# Great Ride This Sunday the 25th in Arkansas!



## MunkeeHucker (Oct 31, 2005)

This Sunday I will be holding another P.O.P. ride. This is a Great Ride we start in Perryville and go out Hwy 60 and then Take Hwy 7 over Ola Mtn. from there we will head towards and climb Petit Jean Mtn, after descending the front of Petit Jean we will head back towards Perryville on Hwy 9 and go over Perry Mtn. This is a great ride and the fall colors will be awesome.
For those that aren't familiar I call it the P.O.P. because we cover Perry,Ola & Petit Jean Mountains. We will also Visit three counties, Perry, Yell & Conway.

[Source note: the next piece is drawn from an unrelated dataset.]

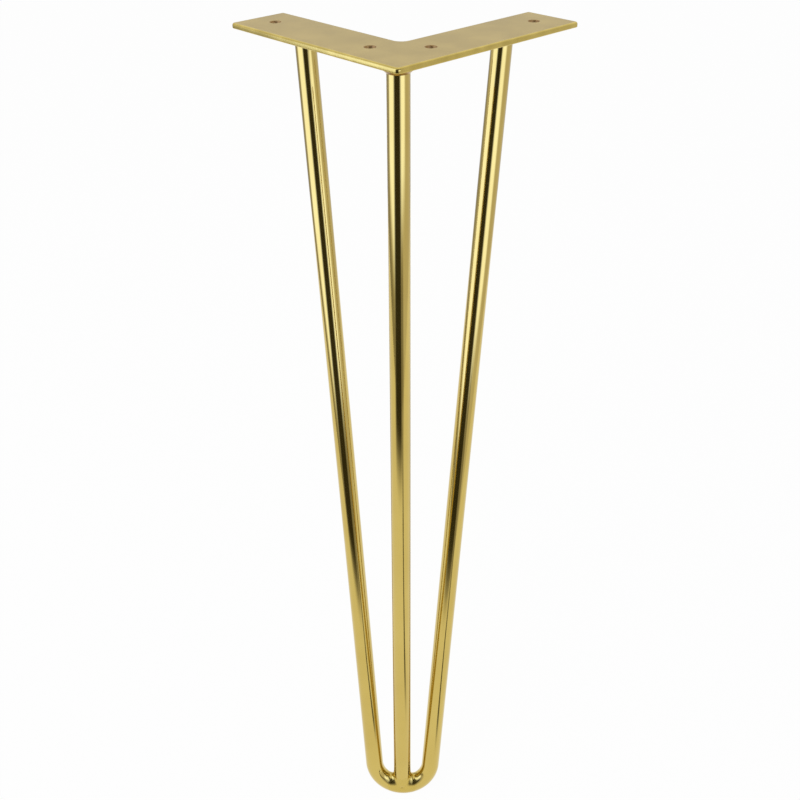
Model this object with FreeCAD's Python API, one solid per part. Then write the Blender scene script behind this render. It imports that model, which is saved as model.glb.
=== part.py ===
import FreeCAD, Part
import math
import os

# Hairpin table leg: an L-shaped screw plate, a rod bent into a long narrow U and a straight
# centre rod, welded together. Millimetres, +Z up. The plate's top face lies at Z = 0 and the
# foot points down. The leg is symmetric about X = 0: the plate's outer corner points to -Y,
# and its two arms run back from it at 45 degrees. The origin is on the top face, where the
# centre lines of the two arms cross.

# Overall
leg_height = 400.0                 # plate's top face to the lowest point of the foot

# Mounting plate
arm_length = 115.0                 # outer corner to the end of an arm
arm_width = 31.0
plate_thickness = 2.5
inner_corner_radius = 4.0
outer_corner_radius = 1.5
arm_end_radius = 1.5
plate_edge_round = 0.4

# Screw holes, on the centre line of each arm
screw_hole_diameter = 5.0
inner_hole_distance = 34.0         # outer corner to the hole, along an arm
outer_hole_setback = 14.0          # end of the arm to the hole

# Rods
rod_diameter = 10.0
hairpin_top_distance = 85.0        # outer corner to the top of a U leg, along its arm
hairpin_top_inset = 20.0           # outer edge of the arm to the top of a U leg
centre_rod_inset = 7.0             # both outer edges to the top of the centre rod
bend_radius = 16.5                 # centre line of the U's bend
foot_splay = 37.0                  # how far the foot stands outside both outer edges
centre_rod_seat = 1.0              # end of the centre rod above the bend's centre line

# Welds
plate_weld_leg = 1.8               # reach of a bead along the plate and down the rod
plate_weld_lip_inset = 0.4         # the bead's lower end runs into the rod by this much
foot_weld_radius = 7.8
foot_weld_depth = 8.8              # less than the rods' own thickness, as it is ground back
foot_weld_rise = 3.0               # middle of the weld above the bend's centre line
crook_radius = 1.8                 # hollow of the weld where a gap between the rods ends
crook_depth = 6.4

# Values worked out from the sizes above
rod_radius = rod_diameter / 2
underside = -plate_thickness
foot_centre_z = -leg_height + rod_radius
trim_margin = rod_diameter         # how far the rods run on before they are cut flush
across = FreeCAD.Vector(1, 0, 0)
upright = FreeCAD.Vector(0, 0, 1)


def from_corner(along_right, along_left, z):
    """A point given by its distances from the outer corner along the two arms."""
    x = (along_right - along_left) / math.sqrt(2)
    y = (along_right + along_left - arm_width) / math.sqrt(2)
    return FreeCAD.Vector(x, y, z)


def unit(start, end):
    """The direction from one point to another."""
    return (end - start).normalize()


# Ends and foot of the rods
right_top = from_corner(hairpin_top_distance, hairpin_top_inset, underside)
left_top = from_corner(hairpin_top_inset, hairpin_top_distance, underside)
centre_top = from_corner(centre_rod_inset, centre_rod_inset, underside)
foot = from_corner(-foot_splay, -foot_splay, foot_centre_z)

# Plane of the U: it holds the two tops and the foot, and leans with the leg
hairpin_middle = (right_top + left_top) / 2
up_the_leg = unit(foot, hairpin_middle)
up_the_centre_rod = unit(foot, centre_top)
bend_centre = foot + up_the_leg * bend_radius

# Where the straight legs of the U meet its bend
half_span = right_top.x
rise = (hairpin_middle - bend_centre).Length
tangent_angle = math.atan2(rise, half_span) - math.acos(bend_radius / math.hypot(half_span, rise))
tangent_level = bend_centre + up_the_leg * (bend_radius * math.sin(tangent_angle))
right_tangent = tangent_level + across * (bend_radius * math.cos(tangent_angle))
left_tangent = tangent_level - across * (bend_radius * math.cos(tangent_angle))

# Hollow of the foot weld: it touches the centre rod's side and the inside of the bend
bend_inside = bend_radius - rod_radius
crook_reach = rod_radius + crook_radius
crook_rise = bend_radius - math.sqrt((bend_inside - crook_radius) ** 2 - crook_reach ** 2)
crook_half_width = crook_reach * bend_inside / (bend_inside - crook_radius)


def above_plate_underside():
    """A block over everything above the plate's lower face, to cut the rods flush."""
    size = 4 * arm_length
    return Part.makeBox(size, size, size, FreeCAD.Vector(-size / 2, -size / 2, underside))


def vertical_edges_at(solid, point):
    """The upright edges of the plate at a corner of its outline."""
    found = []
    for edge in solid.Edges:
        ends = [vertex.Point for vertex in edge.Vertexes]
        if len(ends) == 2 and all(math.hypot(p.x - point.x, p.y - point.y) < 0.01 for p in ends):
            found.append(edge)
    return found


def rim_edges(solid):
    """The outline edges of the plate's top and bottom faces, without the screw holes."""
    found = []
    for face in solid.Faces:
        if abs(abs(face.normalAt(0, 0).z) - 1) < 0.001:
            found.extend(face.OuterWire.Edges)
    return found


def make_mounting_plate():
    """The L-shaped plate with its rounded corners and four screw holes."""
    outer = from_corner(0, 0, underside)
    right_end = [from_corner(arm_length, 0, underside), from_corner(arm_length, arm_width, underside)]
    left_end = [from_corner(arm_width, arm_length, underside), from_corner(0, arm_length, underside)]
    inner = from_corner(arm_width, arm_width, underside)
    outline = Part.makePolygon([outer, *right_end, inner, *left_end, outer])
    plate = Part.Face(outline).extrude(upright * plate_thickness)

    plate = plate.makeFillet(inner_corner_radius, vertical_edges_at(plate, inner))
    plate = plate.makeFillet(outer_corner_radius, vertical_edges_at(plate, outer))
    for corner in right_end + left_end:
        plate = plate.makeFillet(arm_end_radius, vertical_edges_at(plate, corner))
    plate = plate.makeFillet(plate_edge_round, rim_edges(plate))

    centre_line = arm_width / 2
    for distance in (inner_hole_distance, arm_length - outer_hole_setback):
        for place in ((distance, centre_line), (centre_line, distance)):
            base = from_corner(*place, underside - plate_thickness)
            hole = Part.makeCylinder(screw_hole_diameter / 2, 3 * plate_thickness, base, upright)
            plate = plate.cut(hole)
    return plate


def make_hairpin_rod():
    """One rod bent into a U: two straight legs that meet the bend at a tangent."""
    right_start = right_top + unit(right_tangent, right_top) * trim_margin
    left_start = left_top + unit(left_tangent, left_top) * trim_margin
    path = Part.Wire([
        Part.LineSegment(right_start, right_tangent).toShape(),
        Part.Arc(right_tangent, foot, left_tangent).toShape(),
        Part.LineSegment(left_tangent, left_start).toShape(),
    ])
    section = Part.Wire(Part.makeCircle(rod_radius, right_start, unit(right_start, right_tangent)))
    rod = path.makePipeShell([section], True, False)
    return rod.cut(above_plate_underside())


def make_centre_rod(hairpin_rod):
    """The straight rod from the plate's corner, its lower end seated on the bend."""
    lower_end = foot + up_the_centre_rod * centre_rod_seat
    length = (centre_top - lower_end).Length + trim_margin
    rod = Part.makeCylinder(rod_radius, length, lower_end, up_the_centre_rod)
    return rod.cut(above_plate_underside()).cut(hairpin_rod)


def make_plate_weld(top, below, rod):
    """A tapered bead round a rod where it meets the plate, slanted along with the rod."""
    slant = unit(top, below)
    lip = top + slant * (plate_weld_leg / -slant.z)
    rim_circle = Part.Wire(Part.makeCircle(rod_radius + plate_weld_leg, top, upright))
    lip_circle = Part.Wire(Part.makeCircle(rod_radius - plate_weld_lip_inset, lip, upright))
    return Part.makeLoft([lip_circle, rim_circle], True, True).cut(rod)


def block_above_foot(half_width, depth, height):
    """A block that stands on the bend's centre line at the foot, in the centre rod's own frame."""
    return Part.makeBox(2 * half_width, depth, height, FreeCAD.Vector(-half_width, -depth / 2, 0))


def make_foot_welds(hairpin_rod, centre_rod):
    """The weld in the two crooks between the centre rod and the bend, left one first."""
    bead = Part.makeSphere(foot_weld_radius, FreeCAD.Vector(0, 0, foot_weld_rise))
    ground_bead = bead.common(block_above_foot(foot_weld_radius, foot_weld_depth, 2 * foot_weld_radius))

    crook = block_above_foot(crook_half_width, crook_depth, crook_rise)
    for side in (-1, 1):
        start = FreeCAD.Vector(side * crook_reach, -crook_depth / 2, crook_rise)
        crook = crook.cut(Part.makeCylinder(crook_radius, crook_depth, start, FreeCAD.Vector(0, 1, 0)))

    weld = ground_bead.fuse(crook)
    backwards = up_the_centre_rod.cross(across)
    weld.Placement = FreeCAD.Placement(foot, FreeCAD.Rotation(across, backwards, up_the_centre_rod))
    pieces = weld.cut(hairpin_rod).cut(centre_rod).Solids
    pieces.sort(key=lambda piece: piece.Volume)
    crooks = pieces[-2:]
    crooks.sort(key=lambda piece: piece.CenterOfMass.x)
    return crooks


def build_leg():
    """Every piece of the leg by name."""
    hairpin_rod = make_hairpin_rod()
    centre_rod = make_centre_rod(hairpin_rod)
    left_foot_weld, right_foot_weld = make_foot_welds(hairpin_rod, centre_rod)
    return {
        "mounting_plate": make_mounting_plate(),
        "hairpin_rod": hairpin_rod,
        "centre_rod": centre_rod,
        "corner_weld": make_plate_weld(centre_top, foot, centre_rod),
        "left_weld": make_plate_weld(left_top, left_tangent, hairpin_rod),
        "right_weld": make_plate_weld(right_top, right_tangent, hairpin_rod),
        "left_foot_weld": left_foot_weld,
        "right_foot_weld": right_foot_weld,
    }


os.makedirs("parts", exist_ok=True)
for name, shape in build_leg().items():
    solid = shape.Solids[0] if len(shape.Solids) == 1 else shape
    print(name, "solids", len(shape.Solids), "valid", shape.isValid(), "volume", round(shape.Volume, 2))
    solid.exportStep("parts/" + name + ".step")
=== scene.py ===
import math
import bmesh
import bpy
import numpy as np
from mathutils import Matrix, Vector


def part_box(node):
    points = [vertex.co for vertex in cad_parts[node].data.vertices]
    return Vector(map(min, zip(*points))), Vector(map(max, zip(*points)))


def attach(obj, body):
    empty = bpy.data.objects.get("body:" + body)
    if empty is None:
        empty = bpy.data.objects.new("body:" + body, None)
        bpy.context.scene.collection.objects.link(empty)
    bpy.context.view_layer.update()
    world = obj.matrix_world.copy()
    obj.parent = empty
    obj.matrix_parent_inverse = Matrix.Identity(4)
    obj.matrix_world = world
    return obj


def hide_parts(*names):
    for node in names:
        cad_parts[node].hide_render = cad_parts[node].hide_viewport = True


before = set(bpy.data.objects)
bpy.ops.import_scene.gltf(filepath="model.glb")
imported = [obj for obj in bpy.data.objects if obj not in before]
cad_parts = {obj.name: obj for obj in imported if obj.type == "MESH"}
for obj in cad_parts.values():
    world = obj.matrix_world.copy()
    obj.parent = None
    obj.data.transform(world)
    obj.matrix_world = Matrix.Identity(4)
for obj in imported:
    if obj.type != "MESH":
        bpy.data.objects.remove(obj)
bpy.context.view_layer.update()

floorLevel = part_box("hairpin_rod")[0].z      # the foot stands on the floor


# Camera: place in metres, angles in degrees, for an 800 x 800 picture

cameraSetup = {
    "place": (0.0164, -0.4259, 0.1040),
    "turn": 2.42,           # from straight along +Y, towards -X
    "tilt": 36.09,          # down from level
    "roll": -0.74,
    "focalPixels": 972.1,
    "centrePixels": (400.7, 454.9),
    "picturePixels": 800,
    "sensorWidth": 36,      # millimetres
    "nearest": 0.01,
    "farthest": 50,
}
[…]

This is a no drop ride I plan to keep a 18-20mph on the flats. we will regroup at the top of Ola & Petit Jean.
This ride is not supported by we have three convenient stops along the way to refuel (Ola,Petit Jean & Oppelo) so bring $. My wife will be available to pick up anyone who needs assistance. at the end of the ride I have reserved the Pavilion at the Perryville Park so we can have an impromptu Picnic so bring a cooler.

Start Time 9:00 AM
Start Place Perryville Park just inside Perryille on HWY 10 right after you cross Fourche La Fave River.
Distance about 84 miles

If you have any questions post here or call my cell 501-680-5065.

See Ya'll There - Robb


----------



## MunkeeHucker (Oct 31, 2005)

*POP Ride is Cancelled Due to unforeseen circumstances....*

POP Ride is Cancelled Due to unforeseen circumstances....


----------